I am deploying a simple master/slave replication configuration within Kubernetes environment. They use static connectors. When I delete the master pod the slave successfully takes over duties, but when the master pod comes back up the slave pod does not terminate as live so I end up with two live servers. When this happens I notice they also form an internal bridge. I've ran the exact same configurations locally, outside of Kubernetes, and the slave successfully terminates and goes back to being a slave when the master comes back up. Any ideas as to why this is happening? I am using Artemis version 2.6.4.
master broker.xml
:
<?xml version="1.0" encoding="UTF-8" standalone="no"?>
<configuration xmlns="urn:activemq" xmlns:xsi="http://www.w3.org/2001/XMLSchema-instance" xsi:schemaLocation="urn:activemq /schema/artemis-configuration.xsd">
<jms xmlns="urn:activemq:jms">
<queue name="jms.queue.acmadapter_to_acm_design">
<durable>true</durable>
</queue>
</jms>
<core xmlns="urn:activemq:core" xsi:schemaLocation="urn:activemq:core ">
<acceptors>
<acceptor name="netty-acceptor">tcp://0.0.0.0:61618</acceptor>
</acceptors>
<connectors>
<connector name="netty-connector-master">tcp://artemis-service-0.artemis-service.falconx.svc.cluster.local:61618</connector>
<connector name="netty-connector-backup">tcp://artemis-service2-0.artemis-service.falconx.svc.cluster.local:61618</connector>
</connectors>
<ha-policy>
<replication>
<master>
<!--we need this for auto failback-->
<check-for-live-server>true</check-for-live-server>
</master>
</replication>
</ha-policy>
<cluster-connections>
<cluster-connection name="my-cluster">
<connector-ref>netty-connector-master</connector-ref>
<static-connectors>
<connector-ref>netty-connector-master</connector-ref>
<connector-ref>netty-connector-backup</connector-ref>
</static-connectors>
</cluster-connection>
</cluster-connections>
</core>
</configuration>
slave broker.xml
:
<?xml version="1.0" encoding="UTF-8" standalone="no"?>
<configuration xmlns="urn:activemq" xmlns:xsi="http://www.w3.org/2001/XMLSchema-instance" xsi:schemaLocation="urn:activemq /schema/artemis-configuration.xsd">
<core xmlns="urn:activemq:core" xsi:schemaLocation="urn:activemq:core ">
<acceptors>
<acceptor name="netty-acceptor">tcp://0.0.0.0:61618</acceptor>
</acceptors>
<connectors>
<connector name="netty-connector-backup">tcp://artemis-service2-0.artemis-service.test.svc.cluster.local:61618</connector>
<connector name="netty-connector-master">tcp://artemis-service-0.artemis-service.test.svc.cluster.local:61618</connector>
</connectors>
<ha-policy>
<replication>
<slave>
<allow-failback>true</allow-failback>
<!-- not needed but tells the backup not to restart after failback as there will be > 0 backups saved -->
<max-saved-replicated-journals-size>0</max-saved-replicated-journals-size>
</slave>
</replication>
</ha-policy>
<cluster-connections>
<cluster-connection name="my-cluster">
<connector-ref>netty-connector-backup</connector-ref>
<static-connectors>
<connector-ref>netty-connector-master</connector-ref>
<connector-ref>netty-connector-backup</connector-ref>
</static-connectors>
</cluster-connection>
</cluster-connections>
</core>
</configuration>
It's likely that the master's journal is being lost when it is stopped.

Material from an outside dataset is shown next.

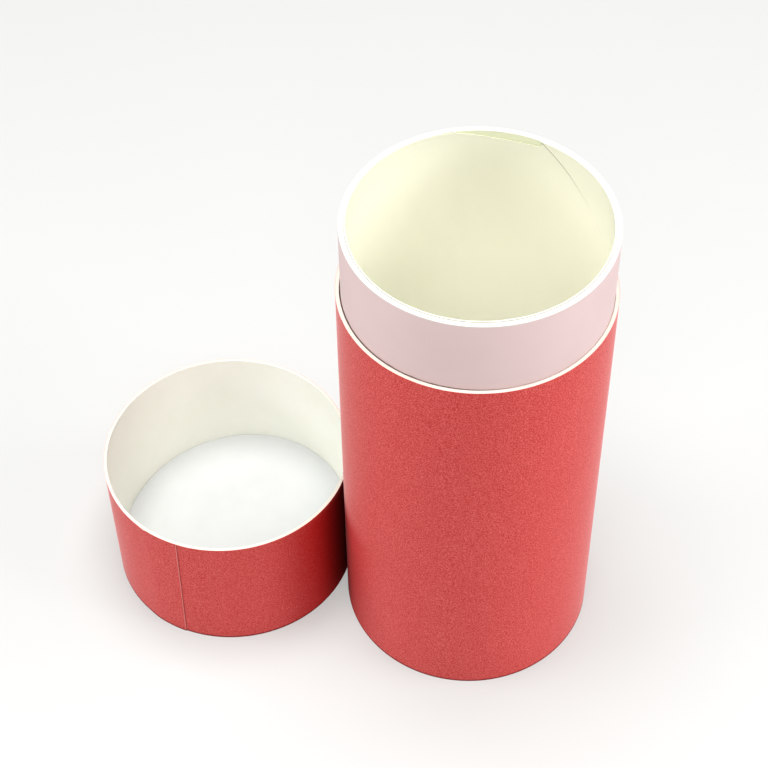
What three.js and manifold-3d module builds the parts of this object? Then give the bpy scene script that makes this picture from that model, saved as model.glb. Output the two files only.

The journal (specifically the server.lock
file) holds the node's unique identifier (which is shared by the replicated slave). If the journal is lost when the node is dropped then it has no way to pair with its slave when it comes back up which would explain the behavior you're observing. Make sure the journal is on a persistent volume claim.
Also, it's worth noting that a single master/slave pair is not recommended due to the risk of split brain. In general, it's recommended that you have 3 master/slave pairs to establish a proper quorum.